_WRITTEN TASK_
Find the line containing "Recreate this object" and copy it exactly, along with every line after it up to and including the line containing "disc_d = 76; // [70:1:80]". Copy nothing else.

_RAW RECORDS_

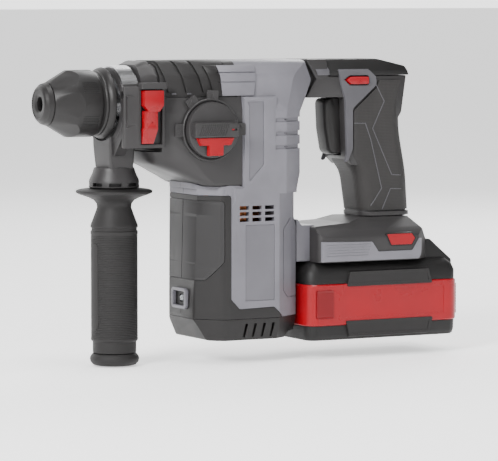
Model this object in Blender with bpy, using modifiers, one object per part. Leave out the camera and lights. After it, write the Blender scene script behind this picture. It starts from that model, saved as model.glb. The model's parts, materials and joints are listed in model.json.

---

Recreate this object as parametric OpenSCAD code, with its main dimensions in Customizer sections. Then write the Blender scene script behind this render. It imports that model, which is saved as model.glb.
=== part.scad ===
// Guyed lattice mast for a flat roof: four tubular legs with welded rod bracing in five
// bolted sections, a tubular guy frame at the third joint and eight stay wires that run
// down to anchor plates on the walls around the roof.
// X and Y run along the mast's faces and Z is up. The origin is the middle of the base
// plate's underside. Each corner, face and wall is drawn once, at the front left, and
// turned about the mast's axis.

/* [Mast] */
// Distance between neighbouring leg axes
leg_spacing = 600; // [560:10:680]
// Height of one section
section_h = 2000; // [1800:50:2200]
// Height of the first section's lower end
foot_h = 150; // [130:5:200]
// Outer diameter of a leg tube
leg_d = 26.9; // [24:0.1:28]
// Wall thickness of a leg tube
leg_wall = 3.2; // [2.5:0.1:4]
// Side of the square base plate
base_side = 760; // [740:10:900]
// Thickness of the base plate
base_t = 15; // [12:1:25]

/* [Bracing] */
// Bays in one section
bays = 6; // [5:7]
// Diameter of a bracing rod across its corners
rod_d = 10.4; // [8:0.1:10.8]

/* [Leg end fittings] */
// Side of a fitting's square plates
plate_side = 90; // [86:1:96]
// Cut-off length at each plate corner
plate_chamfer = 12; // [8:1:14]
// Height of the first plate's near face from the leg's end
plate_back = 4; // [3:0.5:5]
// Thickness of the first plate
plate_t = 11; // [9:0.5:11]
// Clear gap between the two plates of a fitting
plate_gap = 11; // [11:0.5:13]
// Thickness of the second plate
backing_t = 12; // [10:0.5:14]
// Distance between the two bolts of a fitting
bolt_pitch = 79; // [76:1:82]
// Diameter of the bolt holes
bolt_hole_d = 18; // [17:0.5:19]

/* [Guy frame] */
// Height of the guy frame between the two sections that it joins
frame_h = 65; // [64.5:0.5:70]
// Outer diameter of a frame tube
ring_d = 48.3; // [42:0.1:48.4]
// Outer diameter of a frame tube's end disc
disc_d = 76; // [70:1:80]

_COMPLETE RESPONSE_
Recreate this object as parametric OpenSCAD code, with its main dimensions in Customizer sections. Then write the Blender scene script behind this render. It imports that model, which is saved as model.glb.
=== part.scad ===
// Guyed lattice mast for a flat roof: four tubular legs with welded rod bracing in five
// bolted sections, a tubular guy frame at the third joint and eight stay wires that run
// down to anchor plates on the walls around the roof.
// X and Y run along the mast's faces and Z is up. The origin is the middle of the base
// plate's underside. Each corner, face and wall is drawn once, at the front left, and
// turned about the mast's axis.

/* [Mast] */
// Distance between neighbouring leg axes
leg_spacing = 600; // [560:10:680]
// Height of one section
section_h = 2000; // [1800:50:2200]
// Height of the first section's lower end
foot_h = 150; // [130:5:200]
// Outer diameter of a leg tube
leg_d = 26.9; // [24:0.1:28]
// Wall thickness of a leg tube
leg_wall = 3.2; // [2.5:0.1:4]
// Side of the square base plate
base_side = 760; // [740:10:900]
// Thickness of the base plate
base_t = 15; // [12:1:25]

/* [Bracing] */
// Bays in one section
bays = 6; // [5:7]
// Diameter of a bracing rod across its corners
rod_d = 10.4; // [8:0.1:10.8]

/* [Leg end fittings] */
// Side of a fitting's square plates
plate_side = 90; // [86:1:96]
// Cut-off length at each plate corner
plate_chamfer = 12; // [8:1:14]
// Height of the first plate's near face from the leg's end
plate_back = 4; // [3:0.5:5]
// Thickness of the first plate
plate_t = 11; // [9:0.5:11]
// Clear gap between the two plates of a fitting
plate_gap = 11; // [11:0.5:13]
// Thickness of the second plate
backing_t = 12; // [10:0.5:14]
// Distance between the two bolts of a fitting
bolt_pitch = 79; // [76:1:82]
// Diameter of the bolt holes
bolt_hole_d = 18; // [17:0.5:19]

/* [Guy frame] */
// Height of the guy frame between the two sections that it joins
frame_h = 65; // [64.5:0.5:70]
// Outer diameter of a frame tube
ring_d = 48.3; // [42:0.1:48.4]
// Outer diameter of a frame tube's end disc
disc_d = 76; // [70:1:80]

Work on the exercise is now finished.